*EXERCISE PROMPT:*
Can the data below be echoed back word for word?

*AVAILABLE DATA:*
** START **
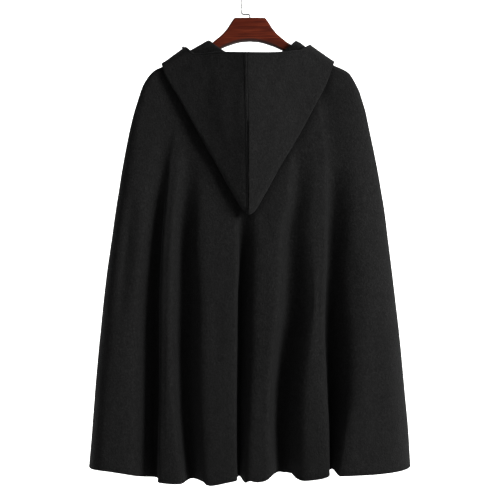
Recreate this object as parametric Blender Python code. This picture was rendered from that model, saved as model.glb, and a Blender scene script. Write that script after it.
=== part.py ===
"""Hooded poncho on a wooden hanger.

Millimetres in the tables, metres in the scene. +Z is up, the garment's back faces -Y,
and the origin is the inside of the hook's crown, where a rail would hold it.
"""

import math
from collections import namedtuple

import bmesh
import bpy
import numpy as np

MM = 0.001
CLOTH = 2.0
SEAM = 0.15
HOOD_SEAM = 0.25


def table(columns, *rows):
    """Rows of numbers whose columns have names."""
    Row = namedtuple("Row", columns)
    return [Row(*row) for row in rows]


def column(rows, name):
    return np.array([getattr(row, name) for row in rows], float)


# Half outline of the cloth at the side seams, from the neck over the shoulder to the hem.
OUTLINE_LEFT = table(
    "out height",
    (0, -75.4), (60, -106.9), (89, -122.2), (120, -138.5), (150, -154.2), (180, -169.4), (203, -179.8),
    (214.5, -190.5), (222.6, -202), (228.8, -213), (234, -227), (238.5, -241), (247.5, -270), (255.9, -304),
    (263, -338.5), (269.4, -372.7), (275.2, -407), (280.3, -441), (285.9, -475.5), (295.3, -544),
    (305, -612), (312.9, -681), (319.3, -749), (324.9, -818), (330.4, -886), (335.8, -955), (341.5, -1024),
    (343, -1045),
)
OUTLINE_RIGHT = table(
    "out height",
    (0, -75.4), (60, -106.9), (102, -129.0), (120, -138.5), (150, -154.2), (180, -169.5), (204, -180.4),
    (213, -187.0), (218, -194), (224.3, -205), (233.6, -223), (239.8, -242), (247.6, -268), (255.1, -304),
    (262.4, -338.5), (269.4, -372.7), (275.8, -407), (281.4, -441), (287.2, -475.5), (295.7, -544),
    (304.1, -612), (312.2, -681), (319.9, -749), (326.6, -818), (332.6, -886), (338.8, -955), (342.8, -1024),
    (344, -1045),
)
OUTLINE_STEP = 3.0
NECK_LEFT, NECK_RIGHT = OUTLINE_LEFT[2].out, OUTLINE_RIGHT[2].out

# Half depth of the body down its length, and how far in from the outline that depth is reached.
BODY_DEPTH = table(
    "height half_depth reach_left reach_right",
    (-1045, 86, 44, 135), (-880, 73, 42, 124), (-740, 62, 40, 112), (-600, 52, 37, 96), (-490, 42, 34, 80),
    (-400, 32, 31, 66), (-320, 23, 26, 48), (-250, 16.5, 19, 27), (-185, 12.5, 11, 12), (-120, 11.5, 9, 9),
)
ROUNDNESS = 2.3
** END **
*EXERCISE SOLUTION:*
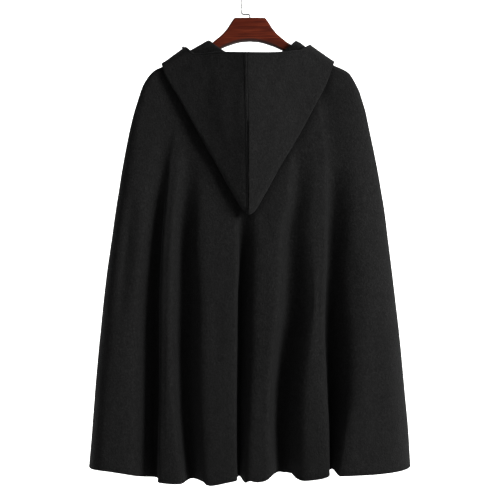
Recreate this object as parametric Blender Python code. This picture was rendered from that model, saved as model.glb, and a Blender scene script. Write that script after it.
=== part.py ===
"""Hooded poncho on a wooden hanger.

Millimetres in the tables, metres in the scene. +Z is up, the garment's back faces -Y,
and the origin is the inside of the hook's crown, where a rail would hold it.
"""

import math
from collections import namedtuple

import bmesh
import bpy
import numpy as np

MM = 0.001
CLOTH = 2.0
SEAM = 0.15
HOOD_SEAM = 0.25


def table(columns, *rows):
    """Rows of numbers whose columns have names."""
    Row = namedtuple("Row", columns)
    return [Row(*row) for row in rows]


def column(rows, name):
    return np.array([getattr(row, name) for row in rows], float)


# Half outline of the cloth at the side seams, from the neck over the shoulder to the hem.
OUTLINE_LEFT = table(
    "out height",
    (0, -75.4), (60, -106.9), (89, -122.2), (120, -138.5), (150, -154.2), (180, -169.4), (203, -179.8),
    (214.5, -190.5), (222.6, -202), (228.8, -213), (234, -227), (238.5, -241), (247.5, -270), (255.9, -304),
    (263, -338.5), (269.4, -372.7), (275.2, -407), (280.3, -441), (285.9, -475.5), (295.3, -544),
    (305, -612), (312.9, -681), (319.3, -749), (324.9, -818), (330.4, -886), (335.8, -955), (341.5, -1024),
    (343, -1045),
)
OUTLINE_RIGHT = table(
    "out height",
    (0, -75.4), (60, -106.9), (102, -129.0), (120, -138.5), (150, -154.2), (180, -169.5), (204, -180.4),
    (213, -187.0), (218, -194), (224.3, -205), (233.6, -223), (239.8, -242), (247.6, -268), (255.1, -304),
    (262.4, -338.5), (269.4, -372.7), (275.8, -407), (281.4, -441), (287.2, -475.5), (295.7, -544),
    (304.1, -612), (312.2, -681), (319.9, -749), (326.6, -818), (332.6, -886), (338.8, -955), (342.8, -1024),
    (344, -1045),
)
OUTLINE_STEP = 3.0
NECK_LEFT, NECK_RIGHT = OUTLINE_LEFT[2].out, OUTLINE_RIGHT[2].out

# Half depth of the body down its length, and how far in from the outline that depth is reached.
BODY_DEPTH = table(
    "height half_depth reach_left reach_right",
    (-1045, 86, 44, 135), (-880, 73, 42, 124), (-740, 62, 40, 112), (-600, 52, 37, 96), (-490, 42, 34, 80),
    (-400, 32, 31, 66), (-320, 23, 26, 48), (-250, 16.5, 19, 27), (-185, 12.5, 11, 12), (-120, 11.5, 9, 9),
)
ROUNDNESS = 2.3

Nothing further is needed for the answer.